Vertigo 2015 DC Comics

© Vertigo 2015 DC Comics

Chez Sylvain Runberg, Cécilia se présente d’entrée de jeu comme une femme libre, parfaitement heureuse en surface, plutôt aventureuse. On le voit surtout lorsqu’elle aborde Mikael Blomkvist lors de leur première rencontre, qui prend moins d’une page pour les amener au lit. Chez Denise Mina en revanche, elle paraît plus soucieuse, tout aussi libre et forte tête mais moins détendue. En témoignent surtout des préliminaires verbaux plus longs et poussés lors de cette même conversation !

C’est surtout le personnage de Nils Bjurman qui s’en trouve le plus transformé. Le tuteur sadique de Lisbeth Salander paraît plus âgé chez Runberg, plus pervers aussi, faussement doucereux et un peu plus lâche que son alter ego version US. Il y apparaît plus jeune, mais aussi plus agressif et plus explicitement misogyne quand celui de Sylvain Runberg s’abrite plus volontiers derrière sa lâcheté et une façon d’être plus paternaliste. Un beau salaud dans les deux cas.

Les voies de l’intrigue

Mais c’est finalement dans le choix des événements racontés et de la façon de le faire que les deux démarches d’adaptations se séparent vraiment. Denise Mina fait le choix de n’en laisser presque aucun de côté. Lorsqu’ils sont adaptés, les évènements sont présentés dans leur intégralité et la façon de les raconter n’évolue que peu par rapport aux livres de Stieg Larsson.
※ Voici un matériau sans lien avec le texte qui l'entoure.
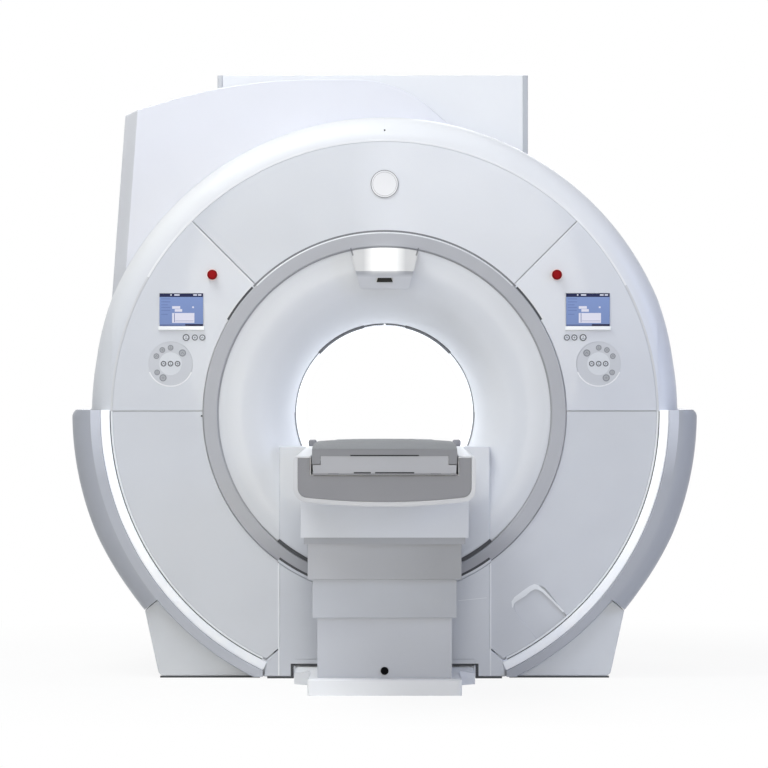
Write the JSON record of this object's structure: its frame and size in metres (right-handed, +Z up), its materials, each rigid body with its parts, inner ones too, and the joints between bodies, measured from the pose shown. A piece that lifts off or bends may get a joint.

Cependant, les événements racontés uniquement en dialogues dans le livre sont, chez elle, montrés plutôt que narrés par un personnage.

© Vertigo 2015 DC Comics

À l’inverse, Sylvain Runberg a fait le choix d’une adaptation plus personnelle, et peut-être moins accessible à ceux qui n’ont pas lu les livres ou vu les films. Certains événements sont occultés, d’autres sont modifiés et on trouve même plusieurs scènes totalement inédites qui vont légèrement modifier le scénario. Cette différence de choix, qui montre une certaine prise de risque, est aussi liée au fait que Sylvain Runberg dit avoir eu une liberté totale de création, laissée tant par son éditeur que par les héritiers de Stieg Larsson.

Alors, y a-t-il une meilleure version que l’autre ? Non. Elles sont très différentes et ne plaisent sans doute pas exactement aux mêmes publics. Pourtant, elles sont complémentaires. Ce n’est pas tous les jours que l’on peut voir deux écoles de scénario et de dessin de BD s’emparer d’un même scénario. La même tension s’exerce toujours sur le lecteur. Seulement pas aux mêmes endroits.